El Papa Francisco se ha esforzado apasionadamente por re-aclimatarnos a esta evidencia, en la que resplandece la novedad de la revelación de Jesús. Lo ha hecho de manera directa, imaginativa, gestual, con sus palabras y sus actos. Lo ha hecho devolviendo vigor a la novedad evangélica de la palabra y la práctica de los interlocutores que Jesús encuentra entre los oyentes aparentemente menos aptos para comprender el paso del reino de Dios y encontrar el camino de la fe.
La samaritana, la cananea, Zaqueo, el centurión, el ciego, el ladrón, el leproso y muchos otros… Figuras unidas por la dramática pobreza de una existencia herida, metáforas de la extrañeza humana respecto a la perfección moral.
Todos ellos no fueron convocados a seguir a los discípulos designados como testigos y guardianes del ministerio que hace reconocible a Jesús, hasta que «Él venga». Sin embargo, todos ellos también incluidos en el perímetro evangélico de la ekklesia, de la asamblea que nace de la palabra y la acción de Jesús (LG, 9). Y no pocas veces gratificados explícitamente con el reconocimiento de una fe que «salva».
¿Aprenderemos a habitar institucional y alegremente esta Iglesia «ampliada» (que Pablo VI ya había descrito perfectamente en su Encíclica Ecclesiam suam, de 1964, y que no fue escuchada)?
La rehabilitación de la sinodalidad, lo más inclusiva posible -«Todos, todos, todos»-, ya ha puesto de manifiesto la incomodidad de una Iglesia que ya no está acostumbrada a la amplitud de la asamblea de Jesús. Re-aclimatarse a la misión —abrir el Reino de Dios, antes que fortalecer la institución o defender la estructura — marcará la diferencia.

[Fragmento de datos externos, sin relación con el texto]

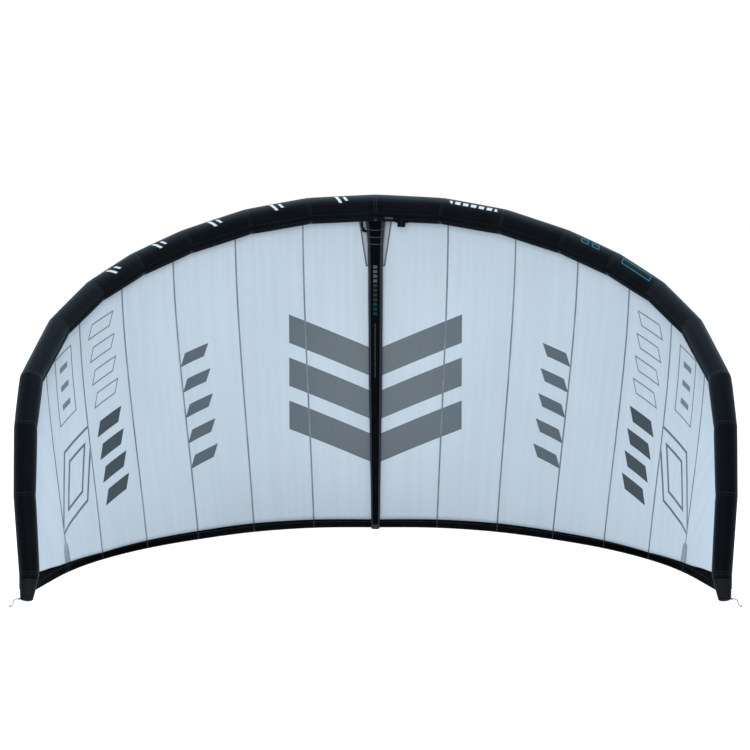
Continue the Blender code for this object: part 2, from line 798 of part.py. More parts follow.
def inflation_valve(parts, cutters, cutter, panel, le_bladder):
    place = valve_frame()
    neck = (
        (COLLAR_RADIUS, COLLAR_TOP),
        (COLLAR_RADIUS, FLANGE_TOP - FLANGE_LAP),
        (NECK_RADIUS, FLANGE_TOP - FLANGE_LAP),
        (NECK_RADIUS, -NECK_DEPTH),
        (VALVE_BORE, -NECK_DEPTH),
        (VALVE_BORE, COLLAR_TOP),
    )
    neck_solid = helper(turned("valve_neck", neck, place, cutters, closed=True))
    lap = NECK_RADIUS - FLANGE_LAP
    flange = ((FLANGE_RADIUS, FLANGE_TOP), (FLANGE_RADIUS, -FLANGE_DRAPE), (lap, -FLANGE_DRAPE), (lap, FLANGE_TOP))
    base = turned("valve_base", flange, place, parts, closed=True)
    boolean(base, "DIFFERENCE", cutter)
    boolean(base, "UNION", neck_solid)

    hole = NECK_RADIUS + NECK_CLEARANCE
    plug = ((0, CUT_OVERRUN), (hole, CUT_OVERRUN), (hole, -NECK_DEPTH - CUT_OVERRUN), (0, -NECK_DEPTH - CUT_OVERRUN))
    neck_hole = helper(turned("valve_hole", plug, place, cutters))
    boolean(panel, "DIFFERENCE", neck_hole)
    boolean(le_bladder, "DIFFERENCE", neck_hole)

    insert = VALVE_BORE - INSERT_PLAY
    seat = COLLAR_TOP + SEAM_GAP
    shoulder = seat + SHOULDER_HEIGHT
    body = (
        (COLLAR_RADIUS, shoulder),
        (COLLAR_RADIUS, seat),
        (insert, seat),
        (insert, -INSERT_DEPTH),
        (INSERT_BORE, -INSERT_DEPTH),
        (INSERT_BORE, shoulder),
    )
    valve = turned("valve_body", body, place, parts, closed=True)
    bm = bmesh.new()
    reach = COLLAR_RADIUS + GRIP_LENGTH
    inner = (insert + COLLAR_RADIUS) / 2
    for sign in (-1, 1):
        low, high = sorted((sign * inner, sign * reach))
        box(bm, (low, -GRIP_WIDTH / 2, seat + GRIP_MARGIN), (high, GRIP_WIDTH / 2, shoulder - GRIP_MARGIN))
    grips = helper(mesh_object("valve_grips", bm, cutters))
    grips.matrix_world = place
    boolean(valve, "UNION", grips)

    flap_top = -INSERT_DEPTH - SEAM_GAP
    radius = INSERT_BORE + FLAP_OVERLAP
    flap = ((0, flap_top), (radius, flap_top), (radius, flap_top - FLAP_THICKNESS), (0, flap_top - FLAP_THICKNESS))
    turned("valve_flap", flap, place, parts, colour=CHARCOAL)

    under = shoulder + SEAM_GAP
    plug_radius = INSERT_BORE - CAP_PLUG_PLAY
    cap = (
        (0, under + CAP_HEIGHT),
        (COLLAR_RADIUS - CAP_EDGE, under + CAP_HEIGHT),
        (COLLAR_RADIUS, under + CAP_HEIGHT - CAP_EDGE),
        (COLLAR_RADIUS, under),
        (plug_radius, under),
        (plug_radius, under - CAP_PLUG_DEPTH),
        (0, under - CAP_PLUG_DEPTH),
    )
    turned("valve_cap", cap, place, parts)


def batten_frame(side):
    """On the canopy's hollow side at the outermost rib: Y towards the trailing edge, Z off the cloth."""
    rib = side * (LAST_RIB - 1)
    t = band_start(rib) - (POCKET_LENGTH / 2 + POCKET_BACK) / chord_length(rib)
    step = POCKET_LENGTH / 2 / chord_length(rib)
    back = (sail_point(rib, t + step) - sail_point(rib, t - step)).normalized()
    off = -sail_normal(rib, t)
    off = (off - back * off.dot(back)).normalized()
    frame = Matrix((back.cross(off), back, off)).transposed().to_4x4()
    lift = CANOPY_THICKNESS / 2 + POCKET_LIFT
    return Matrix.Translation(sail_point(rib, t) + off * lift) @ frame


def prism(name, outline, low, high, collection, **look):
    """A flat outline given a thickness from low to high along local Z."""
    bm = bmesh.new()
    rings = [[Vector((x, y, z)) for x, y in outline] for z in (low, high)]
    rows = loft(bm, rings)
    bm.faces.new(rows[0])
    bm.faces.new(rows[-1])
    return mesh_object(name, bm, collection, **look)


def batten_pockets(parts, cutters):
    """Pockets drawn in at their upper end and open at the trailing edge, each with a flat batten inside."""
    half = POCKET_LENGTH / 2
    outline = [(across * POCKET_WIDTH / 2, along * half) for across, along in POCKET_OUTLINE_SHARES]
    outline += [(-x, y) for x, y in outline[-2::-1]]
    middle = POCKET_THICKNESS / 2
    inner_end = -half + BATTEN_END_PLAY
    for side, word in ((-1, "left"), (1, "right")):
        frame = batten_frame(side)
        pocket = prism(f"batten_pocket_{word}", outline, 0, POCKET_THICKNESS, parts, colour=CHARCOAL)
        bm = bmesh.new()
        wide = BATTEN_WIDTH / 2 + BATTEN_PLAY
        deep = BATTEN_THICKNESS / 2 + BATTEN_PLAY
        box(bm, (-wide, inner_end - BATTEN_PLAY, middle - deep), (wide, half + CUT_OVERRUN, middle + deep))
        slot = helper(mesh_object(f"batten_slot_{word}", bm, cutters))
        bm = bmesh.new()
        wide, deep = BATTEN_WIDTH / 2, BATTEN_THICKNESS / 2
        box(bm, (-wide, inner_end, middle - deep), (wide, half - BATTEN_INSET, middle + deep))
        batten = mesh_object(f"batten_{word}", bm, parts, colour=PALE_ROD)
        for obj in (pocket, slot, batten):
            obj.matrix_world = frame
        boolean(pocket, "DIFFERENCE", slot)


def tip_attachments(parts):
    """A webbing loop outside each tip, and the short pigtail cord that comes out of it."""
    for side, word in ((-1, "left"), (1, "right")):
        number = side * LAST_JOINT
        centre = JOINT_POINTS[number + LAST_JOINT]
        top = LOOP_HEIGHT + LOOP_THICKNESS / 2
        start_x = side * (centre.x * side + tube_radius(number) + SEAM_GAP)
        bm = bmesh.new()
        low, high = sorted((start_x, start_x + side * LOOP_LENGTH))
        box(
            bm,
            (low, centre.y - LOOP_WIDTH / 2, LOOP_HEIGHT - LOOP_THICKNESS / 2),
            (high, centre.y + LOOP_WIDTH / 2, top),
        )
        mesh_object(f"tip_loop_{word}", bm, parts, colour=CHARCOAL)
        exit_x = start_x + side * (LOOP_LENGTH + SEAM_GAP)
        route = [Vector((exit_x + side * x, centre.y + y, z)) for x, y, z in PIGTAIL_ROUTE]
        length = sum((b - a).length for a, b in zip(route, route[1:]))
        count = round(length / CORD_SPACING)
        points = [smooth_point(route, i * (len(route) - 1) / count) for i in range(count + 1)]
        curve_tube(f"pigtail_{word}", points, CORD_DIAMETER, parts, colour=GREY_CORD)


def main():
    for obj in list(bpy.data.objects):
        bpy.data.objects.remove(obj)
    parts = new_collection("kitesurfing_kite")
    cutters = new_collection("cutters")
    panels = leading_edge_panels(parts)
    le_bladder = leading_edge_bladder(parts)
    seam_tape(parts)
    canopy_panels(parts)
    trailing_edge_band(parts)
    cutter = leading_edge_cutter(SEAM_GAP, cutters, "leading_edge_seat")
    sleeve = strut_sleeve(parts, cutter)
    s_bladder = strut_bladder(parts, cutter)
    strut_tail_cap(parts)
    strut_patches(parts)
    route_ends = hose_ports(parts, cutters, panels[-1], le_bladder, sleeve, s_bladder)
    route = pump_hose(parts, *route_ends)
    hose_clip(parts, cutters, route)
    inflation_valve(parts, cutters, cutter, panels[1], le_bladder)
    batten_pockets(parts, cutters)
    tip_attachments(parts)


main()
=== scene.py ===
"""The looks of a single-strut inflatable kite that stands on its tips: sewn cloth tubes round air bladders, a
pale canopy with printed motifs, a black hem, a strut, a valve, a hose and two short cords."""

import functools
import math

import bmesh
import bpy
import numpy as np
from mathutils import Matrix, Vector, noise


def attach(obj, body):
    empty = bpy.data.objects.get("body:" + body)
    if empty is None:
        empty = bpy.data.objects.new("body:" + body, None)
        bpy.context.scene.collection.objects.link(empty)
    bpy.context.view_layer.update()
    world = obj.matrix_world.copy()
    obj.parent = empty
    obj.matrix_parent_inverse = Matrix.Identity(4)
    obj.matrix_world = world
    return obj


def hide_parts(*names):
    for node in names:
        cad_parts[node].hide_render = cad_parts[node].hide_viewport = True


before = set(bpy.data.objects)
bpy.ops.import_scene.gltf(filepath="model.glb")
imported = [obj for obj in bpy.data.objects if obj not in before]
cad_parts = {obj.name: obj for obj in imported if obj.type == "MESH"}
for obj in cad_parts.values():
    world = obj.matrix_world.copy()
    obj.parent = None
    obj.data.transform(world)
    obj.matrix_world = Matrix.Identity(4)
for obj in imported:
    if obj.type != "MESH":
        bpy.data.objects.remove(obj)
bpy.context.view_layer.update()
AIRFRAME = "airframe"
MM = 0.001

# The airframe's driving sizes and shares, as its solids have them
HALF_SPAN = 1.619
TIP_REACH = 1.477
NOSE_HEIGHT = 1.752
NOSE_DIAMETER = 0.140
SEAM_GAP = 0.3 * MM
BAND_THICKNESS = 1.6 * MM
TRAILING_EDGE_LIFT = 0.5 * MM
BAND_WIDTH = 0.045
STRUT_DIAMETER = 0.0785
TAIL_CAP_HEIGHT = 0.026
# Each joint of the leading edge: across, ahead, height, girth
JOINT_SHARES = (
    (0.000, 0.000, 1.000, 1.000),
    (0.218, 0.017, 0.990, 0.990),
    (0.415, 0.059, 0.957, 0.960),
    (0.606, 0.135, 0.898, 0.930),
    (0.752, 0.228, 0.833, 0.900),
    (0.867, 0.341, 0.759, 0.865),
    (0.952, 0.481, 0.667, 0.825),
    (1.000, 0.664, 0.539, 0.770),
    (0.992, 0.794, 0.424, 0.730),
    (0.977, 0.899, 0.258, 0.680),
    (0.955, 0.965, 0.065, 0.620),
    (0.957, 1.000, 0.0099, 0.410),
)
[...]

El segundo rasgo podría ser evocado de esta manera. El mundo actual avanza, en orden disperso, hacia «la guerra mundial por partes». Este efecto global de diseminación de la violencia depredadora, que está contaminando también los vínculos individuales, es generado por la erosión de los dispositivos de neutralización de los impulsos propietarios y auto-celebratorios del ego.
Antes de que los «fragmentos» de la violencia liberalizada se unan irreversiblemente, es urgente lanzar una visión «profética» de su dramática estupidez. Por supuesto, la aceleración exponencial de la tecnocracia no ayuda en esto. El algoritmo ofrece una poderosa y seductora exhibición de racionalidad superior.
En este contexto, incluso la mera evocación de los valores de los buenos tiempos pasados queda reducida a cero. La apuesta por la semilla evangélica es hoy la medida más racional. Se trata de lanzar el corazón más allá del obstáculo y dedicarse a la creación de un lenguaje humanista.

La «fraternidad», como horizonte del carácter generativo y no destructivo, de la convivencia civil, es sin duda una categoría del lenguaje cristiano que contrasta con el nihilismo de la autorrealización. Sin embargo, el cristianismo no podrá reavivar la chispa de su alcance antropológico —y no solo místico— sin elaborar una cultura política capaz de afianzar la conciencia y hacer practicable la libertad.
Quizás debamos dejar de considerar simples «paradojas» evangélicas las instrucciones de Jesús sobre el amor a los enemigos que nos hace humanos, sobre el sacrificio de la propia vida para ganarla, sobre la capacidad de los padres de emocionarse por el hijo encontrado, sobre la fiesta del cielo por una conversión humanamente impensable.
En estas figuras límite de la radicalidad evangélica se esconde, sin embargo, una antropología aún inexplorada que debemos «inventar», sacar a la luz y poner en red. Es una antropología más culta y más creyente que la santa ignorancia que elimina el pensamiento de la fe, más dialéctica y más astuta que el torpe neoliberalismo que acumula beneficios sin decencia y sin sentido.
Existen fuerzas, religiosas y laicas, que comparten la crisis de rechazo y están dispuestas a aliarse. ¿Seremos capaces de extraer de la fe evangélica la cultura de un humanismo civil que entierre en la vergüenza las nuevas impunidades del delirio de omnipotencia (ya sea religioso, económico o tecnocrático)?